Given that I could not see any obvious long running tasks, I am running under the assumption that reactor._check_timers
is running nominally. If this was something low level such as CAN bus issues or Kernel bugs then I would expect TTC errors during printing, but it only occurs during homing.
The issue
I believe the issue is with how reactor.pause
works by creating a callback and adding it to the end of self._timers
, then starts to process the timers list from the beginning.
So if the prior ~40 tasks takes 0.3 to run, _update_drip_move_time
is delayed for significantly longer than the asked pause time.
And since the pause task is added to the end of the queue, and so if a earlier task pauses itself, a run of the dispatch loop starts from the beginning of the queue further delaying resumption of later pause tasks.
Fortunately it very easy to reproduce this behaviour. This test creates a few tasks that are “busy” for 0.05s, and a sequence of pausing tasks for 0.5 seconds. Ideally each of the pausing tasks resumes in at most 0.5 seconds since we do not specific a pause duration but rather the time the task should resume.
import logging
import time
from reactor import EPollReactor
reactor = EPollReactor()
def end(waketime):
logging.info("ending")
reactor.end()
return reactor.NEVER
def pausing_callback(waketime):
start = time.time()
logging.info(f"{waketime:.4f} pausing")
reactor.pause(waketime + 0.5)
end = time.time()
logging.info(f"{waketime:.4f} end pause, resumed after {end - start:.4f}s")
return reactor.NEVER
def busy_callback(waketime):
time.sleep(0.05)
return waketime + 0.05
def test_reactor():
logging.info("starting")
start = reactor.monotonic()
reactor.register_timer(busy_callback, start)
reactor.register_timer(busy_callback, start)
reactor.register_timer(busy_callback, start)
reactor.register_timer(busy_callback, start)
reactor.register_timer(busy_callback, start)
reactor.register_timer(busy_callback, start)
reactor.register_timer(pausing_callback, start)
reactor.register_timer(pausing_callback, start + 0.1)
reactor.register_timer(pausing_callback, start + 0.2)

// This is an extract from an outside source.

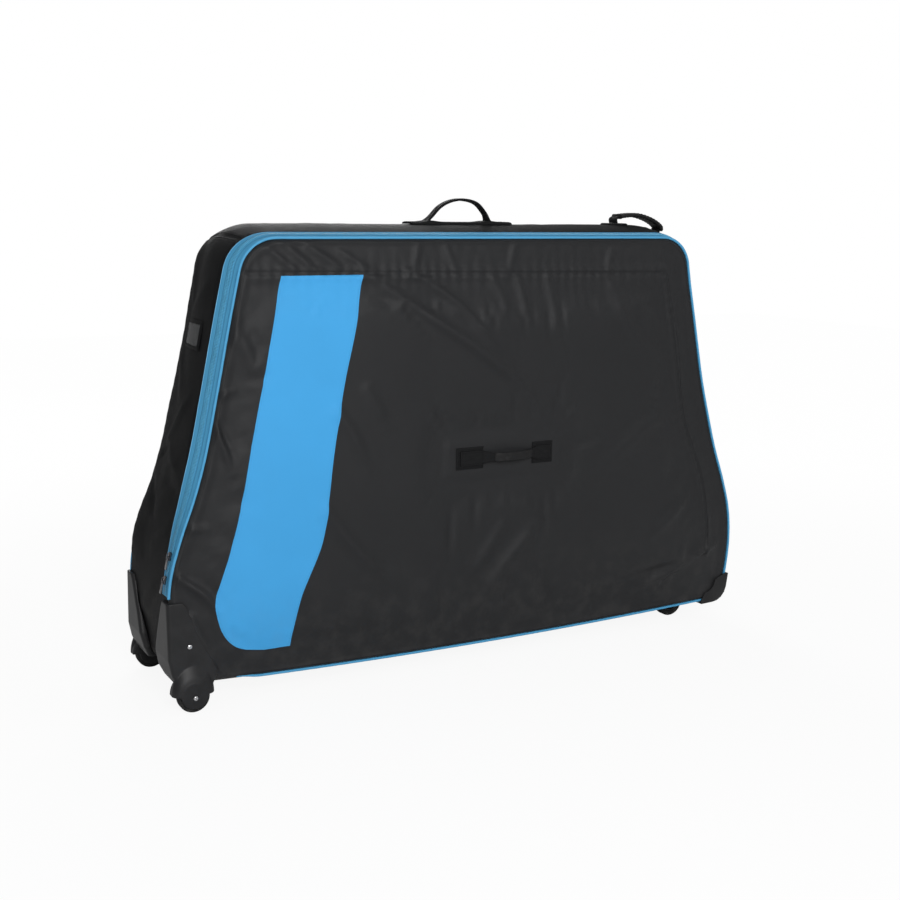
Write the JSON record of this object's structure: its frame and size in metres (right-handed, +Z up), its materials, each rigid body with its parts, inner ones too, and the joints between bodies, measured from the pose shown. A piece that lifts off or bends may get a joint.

reactor.register_timer(end, reactor.monotonic() + 1)
reactor.run()
logging.info("done")
if __name__ == "__main__":
logging.basicConfig(level=logging.INFO,
format="%(asctime)s %(threadName)s %(funcName)s %(levelname)s - %(message)s")
test_reactor()
The result is that the first pausing task isn’t resumed until ~0.9 seconds after the pause is started:
2024-07-05 14:58:24,515 MainThread test_reactor INFO - starting
2024-07-05 14:58:24,816 MainThread pausing_callback INFO - 9646.3028 pausing
2024-07-05 14:58:25,116 MainThread pausing_callback INFO - 9646.6036 pausing
2024-07-05 14:58:25,417 MainThread pausing_callback INFO - 9646.9043 pausing
2024-07-05 14:58:25,718 MainThread pausing_callback INFO - 9646.3028 end pause, resumed after 0.9022s
2024-07-05 14:58:25,718 MainThread pausing_callback INFO - 9646.6036 end pause, resumed after 0.6017s
2024-07-05 14:58:26,019 MainThread end INFO - ending
2024-07-05 14:58:26,019 MainThread pausing_callback INFO - 9646.9043 end pause, resumed after 0.6017s
2024-07-05 14:58:26,019 MainThread test_reactor INFO - done
I haven’t been able to determine if this is the root cause however; there could be some hardware or other software configuration issue.
Remediation
What has worked for me is to increase the look ahead time in _update_drip_move_time
:
diff --git a/klippy/toolhead.py b/klippy/toolhead.py
index 4149d53b..3ca030d6 100644
--- a/klippy/toolhead.py
+++ b/klippy/toolhead.py
@@ -506,7 +506,7 @@ class ToolHead:
curtime = self.reactor.monotonic()
est_print_time = self.mcu.estimated_print_time(curtime)
wait_time = self.print_time - est_print_time - flush_delay
- if wait_time > 0. and self.can_pause:
+ if wait_time > 0.3 and self.can_pause:
# Pause before sending more steps
self.drip_completion.wait(curtime + wait_time)
continue
0.3 seconds being the upper bound for the delay I saw from the command queue.
Potential updates in Klipper
The most obvious change and easiest change would be to make this look ahead time configurable. I’m not entirely clear of what the downsides of increasing this look ahead time are though.
The next idea is to improve the observability of Klipper itself, such as:
- Making the log format configurable (especially to add timestamps such as the test script above).
- Monitoring of timers in
reactor._timers
to keep track of long running tasks, the time a task is started vs when itswaketime
expects it to be ran, and excessive pause times.- I guess the challenge is to add observability with the lowest performance impact possible. This is a bit outside of my day job, but maybe eBPF could be the way to implement this?
- Monitoring of
reactor.check_timers
to keep track of potential greenlet leakage.